I held the yarns together and swatched with it. I wasn’t able to get the gauge for the pattern I had in mind but did like the fabric I got on a 4.5mm (US7) needle. So instead I started looking for a pattern I liked that had the same gauge as I had achieved on a 4.5mm needle and came up with Joji Locatelli’s Lihno pattern.
I was really pleased with how this came out. This picture above is a true representation of the colour while in the slightly over exposed picture below you can see more easily the tonality of the yarn, with even a little of the pink peeking through, but also how nicely these cobweb lace yarns knitted up together in both the lace section and the raglan increases on the left and right; the stitch definition is really crisp.
This is already in regular rotation in my wardrobe.
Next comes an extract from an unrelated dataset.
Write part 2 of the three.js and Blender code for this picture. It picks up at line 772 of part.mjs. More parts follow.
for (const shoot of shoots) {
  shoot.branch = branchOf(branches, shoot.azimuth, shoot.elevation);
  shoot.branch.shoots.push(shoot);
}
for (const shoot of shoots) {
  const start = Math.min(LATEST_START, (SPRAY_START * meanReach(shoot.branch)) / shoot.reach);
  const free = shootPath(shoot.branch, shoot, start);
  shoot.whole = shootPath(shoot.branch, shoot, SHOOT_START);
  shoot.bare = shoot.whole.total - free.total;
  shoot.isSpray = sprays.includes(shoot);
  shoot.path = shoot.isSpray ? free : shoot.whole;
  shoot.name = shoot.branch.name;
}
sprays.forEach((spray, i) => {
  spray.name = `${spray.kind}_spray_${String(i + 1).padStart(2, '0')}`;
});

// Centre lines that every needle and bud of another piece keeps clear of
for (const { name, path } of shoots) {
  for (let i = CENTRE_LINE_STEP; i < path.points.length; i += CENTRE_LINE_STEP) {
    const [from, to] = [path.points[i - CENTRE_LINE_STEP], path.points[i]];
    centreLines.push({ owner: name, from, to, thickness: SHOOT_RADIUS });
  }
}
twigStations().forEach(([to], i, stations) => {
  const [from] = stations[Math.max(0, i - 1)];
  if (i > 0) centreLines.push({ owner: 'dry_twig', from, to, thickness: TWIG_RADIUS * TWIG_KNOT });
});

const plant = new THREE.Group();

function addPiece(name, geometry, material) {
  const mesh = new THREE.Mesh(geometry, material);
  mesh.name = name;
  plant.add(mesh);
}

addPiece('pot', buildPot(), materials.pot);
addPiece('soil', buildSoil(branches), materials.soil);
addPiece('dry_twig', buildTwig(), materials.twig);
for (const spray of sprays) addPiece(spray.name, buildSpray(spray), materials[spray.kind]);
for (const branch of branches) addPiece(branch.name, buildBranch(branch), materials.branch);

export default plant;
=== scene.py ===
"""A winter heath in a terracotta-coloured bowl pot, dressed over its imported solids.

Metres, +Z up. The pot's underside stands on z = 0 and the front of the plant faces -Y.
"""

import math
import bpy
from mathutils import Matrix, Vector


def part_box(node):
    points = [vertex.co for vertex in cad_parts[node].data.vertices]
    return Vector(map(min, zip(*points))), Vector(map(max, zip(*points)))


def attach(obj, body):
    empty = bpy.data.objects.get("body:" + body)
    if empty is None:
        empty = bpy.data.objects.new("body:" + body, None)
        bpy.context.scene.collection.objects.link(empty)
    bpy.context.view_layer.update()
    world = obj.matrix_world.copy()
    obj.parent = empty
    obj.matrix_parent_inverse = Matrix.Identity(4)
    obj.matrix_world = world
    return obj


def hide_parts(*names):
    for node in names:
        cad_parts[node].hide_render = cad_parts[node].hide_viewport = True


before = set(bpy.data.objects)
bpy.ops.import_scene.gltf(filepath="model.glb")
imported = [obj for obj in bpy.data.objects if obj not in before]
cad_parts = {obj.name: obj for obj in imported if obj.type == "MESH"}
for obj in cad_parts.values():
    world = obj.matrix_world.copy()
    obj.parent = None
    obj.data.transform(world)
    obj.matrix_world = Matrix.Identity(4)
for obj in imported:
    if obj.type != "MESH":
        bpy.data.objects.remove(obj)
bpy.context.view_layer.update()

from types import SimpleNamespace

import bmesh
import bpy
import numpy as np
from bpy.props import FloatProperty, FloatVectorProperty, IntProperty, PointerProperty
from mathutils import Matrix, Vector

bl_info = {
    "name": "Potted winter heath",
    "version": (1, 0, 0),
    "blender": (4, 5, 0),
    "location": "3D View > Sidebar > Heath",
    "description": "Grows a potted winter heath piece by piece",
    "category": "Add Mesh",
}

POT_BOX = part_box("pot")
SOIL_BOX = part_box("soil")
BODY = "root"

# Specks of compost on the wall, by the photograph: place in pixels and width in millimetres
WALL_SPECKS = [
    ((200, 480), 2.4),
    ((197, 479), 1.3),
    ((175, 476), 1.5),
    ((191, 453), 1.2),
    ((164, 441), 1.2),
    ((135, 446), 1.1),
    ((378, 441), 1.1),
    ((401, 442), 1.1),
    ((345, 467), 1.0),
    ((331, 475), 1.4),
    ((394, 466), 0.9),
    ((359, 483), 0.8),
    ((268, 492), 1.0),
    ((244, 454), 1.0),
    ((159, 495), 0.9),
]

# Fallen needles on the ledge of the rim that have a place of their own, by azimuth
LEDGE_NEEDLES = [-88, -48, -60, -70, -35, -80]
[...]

The final project I want to share has also been much worn. It was also a product of that rummaging in the box of lace yarns. In there were three cakes of 2 ply lace yarns that were reclaimed from a charity shop sweater, my stash tells me 10 years ago, and used for experimental dyeing with Kool Aid and food colouring. Because the yarn was used for experiments there were only small amounts in each colour, so rather than try to do any planning I went for the colour blocking approach; starting with the purple, knitting til it was done and repeating.
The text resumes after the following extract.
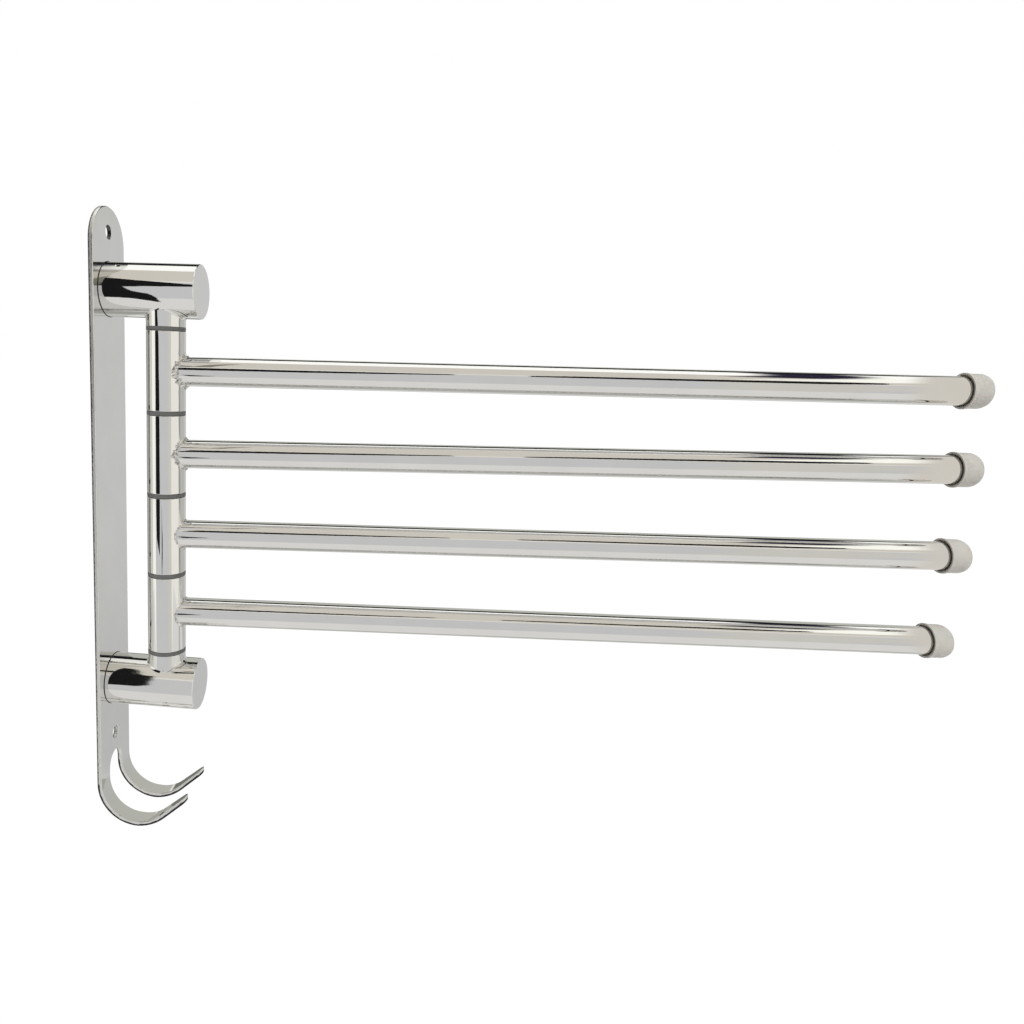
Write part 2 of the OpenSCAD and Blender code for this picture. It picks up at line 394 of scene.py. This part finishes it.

Worked on a 4mm (US6) needle the 2 ply laceweight knit up into a lovely loose airy drapey fabric and I love how bold the colour blocks are. Again some very different tonal yarns that have been languishing in the stash turned into a garment I love and have been wearing loads. Here’s a close up of those wonderful tonal colours:
If this post inspires you to have a go at dyeing with food colouring – this is the original Knitty article on which I based my early Kool Aid dyeing experiments, but googling to locate it, I see that there are now many more ‘how to’ tutorials and You Tube video’s you can refer to for both Kool Aid and food colouring.